### EXERCISE OBJECTIVE
Starting at the line with "obj.data.transform(world)" and stopping at the line with "Sockets = dict[str, Socket]", repeat each line exactly. Include both and omit the rest.
• • •
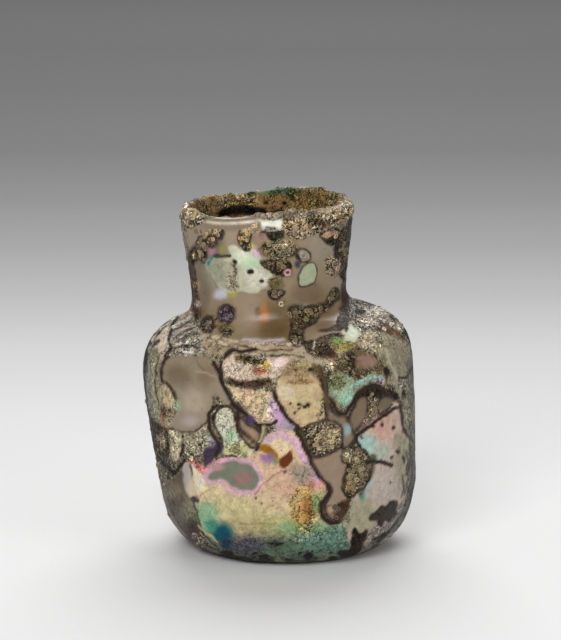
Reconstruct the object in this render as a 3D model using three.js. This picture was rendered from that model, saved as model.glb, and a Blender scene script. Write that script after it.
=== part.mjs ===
// A small ancient blown-glass flask: a squat round body with soft shoulders, a wide neck that flares to an
// uneven lip, and a shallow hollow pushed up in the underside. It leans and sags as the blower left it.
// Millimetres, +Z up, the front towards -Y, the origin on the standing plane under the middle of the outline.
import * as THREE from "three";
import { mergeVertices } from "three/addons/utils/BufferGeometryUtils.js";

const { lerp, smoothstep } = THREE.MathUtils;

// Underside
const KICK_RADIUS = 9.5; // the hollow pushed up in the middle of the underside
const KICK_RISE = 1.3;
const FOOT_RADIUS = 18; // outer edge of the flat ring that the flask stands on
const FLOOR_THICKNESS = 3.4;

// Body, from the foot up: each rise is measured from the end of the one before it
const BODY_RADIUS = 29.1; // the widest place, just under the shoulder
const HEEL_INSET = 1.3; // how much narrower the body is where the round heel ends
const HEEL_RISE = 14.5;
const SIDE_RISE = 24.5;
const SHOULDER_RISE = 11.9;
const WALL = 2.2;

// Neck and lip
const NECK_RADIUS = 16.3; // the waist, the narrowest place
const THROAT_SPREAD = 2.6; // how much wider than the waist the neck leaves the shoulder
const WAIST_RISE = 4.6;
const LIP_FLARE = 2.1; // how much wider than the waist the lip is
const LIP_RISE = 19.5;
const LIP_THICKNESS = 2.8;

// How far the free-blown form is from a true round one
const LEAN = 4.7; // the lip stands this far to the left of the foot, before the two shifts below
const NECK_SHIFT = 1.1; // the waist, further to the left
const LIP_RETURN = 0.5; // the lip, back to the right again
const SHOULDER_TILT = 0.07; // rise of the shoulder from left to right, for each millimetre across
const LIP_TILT = 0.055; // the same for the lip
const HEEL_LIFT = 0.9; // how much higher the heel rounds off at the right than at the left
const HEEL_LIFT_TURN = -0.44; // where it is highest: radians from +X, a little towards the front
const BODY_DENT = 0.25; // depth of the slow swells and hollows in the side
const DENT_RISE = 9; // the height over which they turn by one radian on their way up
const LIP_WAVE = 0.35; // rise and fall of the lip on its way round
const LIP_WAVE_DEPTH = 9; // how far down the neck that wave fades out

// Fineness of the faceted form
const FACETS_AROUND = 60;
const CURVE_STEPS = 7;
const SIDE_STEPS = 4;
const LIP_STEPS = 5;

// Heights and radii that follow from these
const HEEL_RADIUS = BODY_RADIUS - HEEL_INSET;
const SHOULDER_RADIUS = NECK_RADIUS + THROAT_SPREAD;
const LIP_RADIUS = NECK_RADIUS + LIP_FLARE;
const LIP_HALF = LIP_THICKNESS / 2;
const HEEL_HEIGHT = HEEL_RISE;
const WIDEST_HEIGHT = HEEL_HEIGHT + SIDE_RISE;
const SHOULDER_HEIGHT = WIDEST_HEIGHT + SHOULDER_RISE;
const WAIST_HEIGHT = SHOULDER_HEIGHT + WAIST_RISE;
const LIP_HEIGHT = WAIST_HEIGHT + LIP_RISE;
const TILT_FULL_HEIGHT = lerp(WIDEST_HEIGHT, SHOULDER_HEIGHT, 0.4);

/** A place in the section, by its shares of the way from one corner of the stretch to the other. */
function between(from, to, shareOut, shareUp) {
  return new THREE.Vector2(lerp(from.x, to.x, shareOut), lerp(from.y, to.y, shareUp));
}

/** A smooth stretch of the section; each pair of shares is how far out and up that end's handle reaches. */
function stretch(from, to, firstHandle, lastHandle, steps) {
  const leaving = between(from, to, ...firstHandle);
  const arriving = between(from, to, ...lastHandle);
  return { curve: new THREE.CubicBezierCurve(from, leaving, arriving, to), steps };
}

/** The outside of the wall from the foot ring up to where the lip starts to round over. */
function outerSide() {
  const foot = new THREE.Vector2(FOOT_RADIUS, 0);
  const heel = new THREE.Vector2(HEEL_RADIUS, HEEL_HEIGHT);
  const widest = new THREE.Vector2(BODY_RADIUS, WIDEST_HEIGHT);
  const shoulder = new THREE.Vector2(SHOULDER_RADIUS, SHOULDER_HEIGHT);
  const waist = new THREE.Vector2(NECK_RADIUS, WAIST_HEIGHT);
  const lip = new THREE.Vector2(LIP_RADIUS, LIP_HEIGHT - LIP_HALF);
  const stretches = [
    stretch(foot, heel, [0.56, 0], [0.93, 0.44], CURVE_STEPS + 1),
    stretch(heel, widest, [0.6, 0.33], [1, 0.67], SIDE_STEPS),
    stretch(widest, shoulder, [0, 0.66], [0.45, 0.87], CURVE_STEPS + 1),
    stretch(shoulder, waist, [0.75, 0.17], [1, 0.55], SIDE_STEPS),
    stretch(waist, lip, [0, 0.32], [1, 0.7], CURVE_STEPS),
  ];
  const stations = [];
  stretches.forEach(({ curve, steps }, index) => {
    for (let step = index ? 1 : 0; step <= steps; step++) {
      const share = step / steps;
      stations.push({ place: curve.getPoint(share), along: curve.getTangent(share) });
    }
  });
  return stations;
}

/** The inside of the wall: each station of the outside moved in by the thickness that the wall has there. */
function innerSide(stations) {
  return stations.map(({ place, along }) => {
    const low = smoothstep(place.y, 0, HEEL_HEIGHT);
    const high = smoothstep(place.y, WAIST_HEIGHT, LIP_HEIGHT - LIP_HALF);
    const thickness = FLOOR_THICKNESS + (WALL - FLOOR_THICKNESS) * low + (LIP_THICKNESS - WALL) * high;
    return new THREE.Vector2(place.x - along.y * thickness, place.y + along.x * thickness);
  });
}

/** The shallow dome over the hollow in the underside, from its rim in to the axis, lifted by a height. */
function kick(lift) {
  return Array.from({ length: SIDE_STEPS }, (_, index) => {
    const radius = KICK_RADIUS * (1 - (index + 1) / SIDE_STEPS);
    const rise = (KICK_RISE * (1 + Math.cos((Math.PI * radius) / KICK_RADIUS))) / 2;
    return new THREE.Vector2(radius, lift + rise);
  });
}

/** The closed section of the glass: from the axis underneath, up the outside, over the lip and down. */
function section() {
  const stations = outerSide();
  const outside = stations.map(({ place }) => place);
  const inside = innerSide(stations);
  const lip = Array.from({ length: LIP_STEPS - 1 }, (_, index) => {
    const turn = (Math.PI * (index + 1)) / LIP_STEPS;
    const out = LIP_HALF * Math.cos(turn);
    const up = LIP_HALF * Math.sin(turn);
    return new THREE.Vector2(LIP_RADIUS - LIP_HALF + out, LIP_HEIGHT - LIP_HALF + up);
  });
  const underside = [...kick(0).reverse(), new THREE.Vector2(KICK_RADIUS, 0)];
  const floor = [new THREE.Vector2(KICK_RADIUS, FLOOR_THICKNESS), ...kick(FLOOR_THICKNESS)];
  return [...underside, ...outside, ...lip, ...inside.reverse(), ...floor];
}

/** How much wider the side is than a true round one, at a height and a turn about the axis. */
function swell(turn, height) {
  const onBody = smoothstep(height, 0, HEEL_HEIGHT) * (1 - smoothstep(height, SHOULDER_HEIGHT, LIP_HEIGHT));
  const threeSided = Math.sin(3 * turn + height / DENT_RISE);
  const twoSided = 0.6 * Math.sin(2 * turn - (0.64 * height) / DENT_RISE);
  return BODY_DENT * onBody * (threeSided + twoSided);
}

/** How much higher a place is than in a true round form, from the tilt, the lip's wave and the soft heel. */
function lift(across, turn, radius, height) {
  const upNeck = smoothstep(height, WAIST_HEIGHT, LIP_HEIGHT);
  const shoulderTilt = SHOULDER_TILT * smoothstep(height, HEEL_HEIGHT, TILT_FULL_HEIGHT);
  const tilt = shoulderTilt + (LIP_TILT - SHOULDER_TILT) * upNeck;
  const nearLip = smoothstep(height, LIP_HEIGHT - LIP_WAVE_DEPTH, LIP_HEIGHT);
  const wave = LIP_WAVE * nearLip * (Math.cos(3 * turn + 3.7) + 0.5 * Math.cos(5 * turn + 0.6));
  const heelShare = smoothstep(radius, FOOT_RADIUS, lerp(FOOT_RADIUS, HEEL_RADIUS, 0.5));
  const belowSide = 1 - smoothstep(height, 0, HEEL_HEIGHT);
  const softHeel = HEEL_LIFT * heelShare * belowSide * Math.max(0, Math.cos(turn - HEEL_LIFT_TURN));
  return tilt * across + wave + softHeel;
}

/** How far to the left of the foot's middle the round form has wandered at a height. */
function leftShift(height) {
  const waist = NECK_SHIFT * smoothstep(height, TILT_FULL_HEIGHT, WAIST_HEIGHT);
  const lip = LIP_RETURN * smoothstep(height, WAIST_HEIGHT, LIP_HEIGHT);
  return (LEAN * height) / LIP_HEIGHT + waist - lip;
}

/** Turns the round form into the real one: it leans left, its shoulder and lip tilt, and its side swells. */
function settle(geometry) {
  const places = geometry.getAttribute("position");
  for (let index = 0; index < places.count; index++) {
    const across = places.getX(index);
    const deep = places.getY(index);
    const height = places.getZ(index);
    const radius = Math.hypot(across, deep);
    const turn = Math.atan2(deep, across);
    const reach = radius > 0 ? 1 + (swell(turn, height) * Math.min(1, radius / NECK_RADIUS)) / radius : 1;
    const raised = height + lift(across, turn, radius, height);
    places.setXYZ(index, across * reach - leftShift(height), deep * reach, raised);
  }
}

/** Moves the flask so that the middle of its outline, seen from above, is over the origin. */
function centre(geometry) {
  geometry.computeBoundingBox();
  const middle = geometry.boundingBox.getCenter(new THREE.Vector3());
  geometry.translate(-middle.x, -middle.y, 0);
}

/** The glass vessel as one closed mesh, standing on the plane z = 0. */
function glassVessel() {
  const lathed = new THREE.LatheGeometry(section(), FACETS_AROUND);
  lathed.rotateX(Math.PI / 2); // the lathe turns about Y, and the flask stands along Z
  lathed.deleteAttribute("normal");
  lathed.deleteAttribute("uv");
  const geometry = mergeVertices(lathed, 1e-4);
  settle(geometry);
  centre(geometry);
  geometry.computeVertexNormals();
  return geometry;
}

const weatheredGlass = new THREE.MeshStandardMaterial({
  color: 0x9c8f7c,
  roughness: 0.35,
  metalness: 0,
});

const flask = new THREE.Mesh(glassVessel(), weatheredGlass);
flask.name = "flask";

const root = new THREE.Group();
root.add(flask);

export default root;
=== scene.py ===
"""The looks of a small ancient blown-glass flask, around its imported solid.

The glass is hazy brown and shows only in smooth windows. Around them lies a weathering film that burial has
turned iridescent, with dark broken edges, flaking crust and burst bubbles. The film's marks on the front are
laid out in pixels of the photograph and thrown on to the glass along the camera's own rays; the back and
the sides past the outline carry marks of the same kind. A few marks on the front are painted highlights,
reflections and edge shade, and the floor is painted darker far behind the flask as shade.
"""

from __future__ import annotations

import logging
import math
from collections.abc import Callable
from dataclasses import dataclass, field
from enum import Enum

import bpy
import numpy as np
from mathutils import Matrix, Vector

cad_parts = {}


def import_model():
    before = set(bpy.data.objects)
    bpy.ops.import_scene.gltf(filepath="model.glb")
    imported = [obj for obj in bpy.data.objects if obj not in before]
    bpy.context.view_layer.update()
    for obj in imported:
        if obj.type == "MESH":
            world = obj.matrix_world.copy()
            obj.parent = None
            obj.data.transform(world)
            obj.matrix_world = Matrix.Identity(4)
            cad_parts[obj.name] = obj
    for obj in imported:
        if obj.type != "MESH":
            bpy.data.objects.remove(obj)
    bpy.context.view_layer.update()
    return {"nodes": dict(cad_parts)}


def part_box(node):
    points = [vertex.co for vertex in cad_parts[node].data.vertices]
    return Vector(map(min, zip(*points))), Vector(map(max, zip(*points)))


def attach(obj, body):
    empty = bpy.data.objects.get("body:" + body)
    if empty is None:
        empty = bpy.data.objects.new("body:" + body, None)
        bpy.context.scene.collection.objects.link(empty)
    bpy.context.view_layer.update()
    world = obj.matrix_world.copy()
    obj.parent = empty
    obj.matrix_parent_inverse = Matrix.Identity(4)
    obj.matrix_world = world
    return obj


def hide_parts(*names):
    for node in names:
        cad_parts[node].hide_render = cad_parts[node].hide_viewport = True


log = logging.getLogger("flask")

MM = 0.001
NOISE_CELLS = 32
Colour = tuple[int, int, int]
Pixel = tuple[float, float]
Span = tuple[float, float]
Socket = bpy.types.NodeSocket
Sockets = dict[str, Socket]

# Colours, as they are seen
DARK: Colour = (42, 32, 27)
UMBER: Colour = (92, 74, 55)
PIT: Colour = (38, 31, 27)
CREAM: Colour = (208, 196, 164)
WINDOW: Colour = (150, 135, 112)
HAZE: Colour = (128, 112, 88)
CRUST: Colour = (150, 136, 104)
GOLD: Colour = (164, 132, 74)
LILAC: Colour = (196, 160, 186)


def to_linear(colour: Colour | np.ndarray) -> np.ndarray:
    """Returns the linear value of a colour as it is seen, given in steps of 0 to 255."""
    share = np.asarray(colour, float) / 255
    return np.where(share <= 0.04045, share / 12.92, ((share + 0.055) / 1.055) ** 2.4)


def smoothstep(low: float, high: float, value: np.ndarray) -> np.ndarray:
    """Returns 0 below low, 1 above high, and an even slope between them."""
    share = np.clip((value - low) / (high - low), 0, 1)
    return share * share * (3 - 2 * share)


def lattice_noise(points: np.ndarray, size: float, seed: int) -> np.ndarray:
    """Works out smooth noise in space.

    Args:
        points: places in metres, one per row.
        size: length of one swell, in metres.
        seed: picks the pattern.

    Returns:
        One value from -1 to 1 for each place.
    """
    table = np.random.default_rng(seed).random((NOISE_CELLS,) * 3) * 2 - 1
    place = points / size
    corner = np.floor(place).astype(int)
    share = place - corner
    share = share * share * (3 - 2 * share)
    value = np.zeros(len(points))
    for step in np.ndindex(2, 2, 2):
        weight = np.prod(np.where(step, share, 1 - share), axis=1)
        x, y, z = ((corner + step) % NOISE_CELLS).T
        value += weight * table[x, y, z]
    return value


@dataclass(frozen=True)
class Swell:
    """Smooth noise in space: the length of one swell in metres, the seed of its pattern and its strength."""

    size: float
    seed: int
    strength: float = 1.0

    def at(self, points: np.ndarray) -> np.ndarray:
        """Returns the noise at each place."""
        return self.strength * lattice_noise(points, self.size, self.seed)


def sum_at(swells: tuple[Swell, ...], points: np.ndarray) -> np.ndarray:
    """Returns the sum of some swells at each place."""
    return sum(swell.at(points) for swell in swells)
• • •
### WRITTEN ANSWER
            obj.data.transform(world)
            obj.matrix_world = Matrix.Identity(4)
            cad_parts[obj.name] = obj
    for obj in imported:
        if obj.type != "MESH":
            bpy.data.objects.remove(obj)
    bpy.context.view_layer.update()
    return {"nodes": dict(cad_parts)}


def part_box(node):
    points = [vertex.co for vertex in cad_parts[node].data.vertices]
    return Vector(map(min, zip(*points))), Vector(map(max, zip(*points)))


def attach(obj, body):
    empty = bpy.data.objects.get("body:" + body)
    if empty is None:
        empty = bpy.data.objects.new("body:" + body, None)
        bpy.context.scene.collection.objects.link(empty)
    bpy.context.view_layer.update()
    world = obj.matrix_world.copy()
    obj.parent = empty
    obj.matrix_parent_inverse = Matrix.Identity(4)
    obj.matrix_world = world
    return obj


def hide_parts(*names):
    for node in names:
        cad_parts[node].hide_render = cad_parts[node].hide_viewport = True


log = logging.getLogger("flask")

MM = 0.001
NOISE_CELLS = 32
Colour = tuple[int, int, int]
Pixel = tuple[float, float]
Span = tuple[float, float]
Socket = bpy.types.NodeSocket
Sockets = dict[str, Socket]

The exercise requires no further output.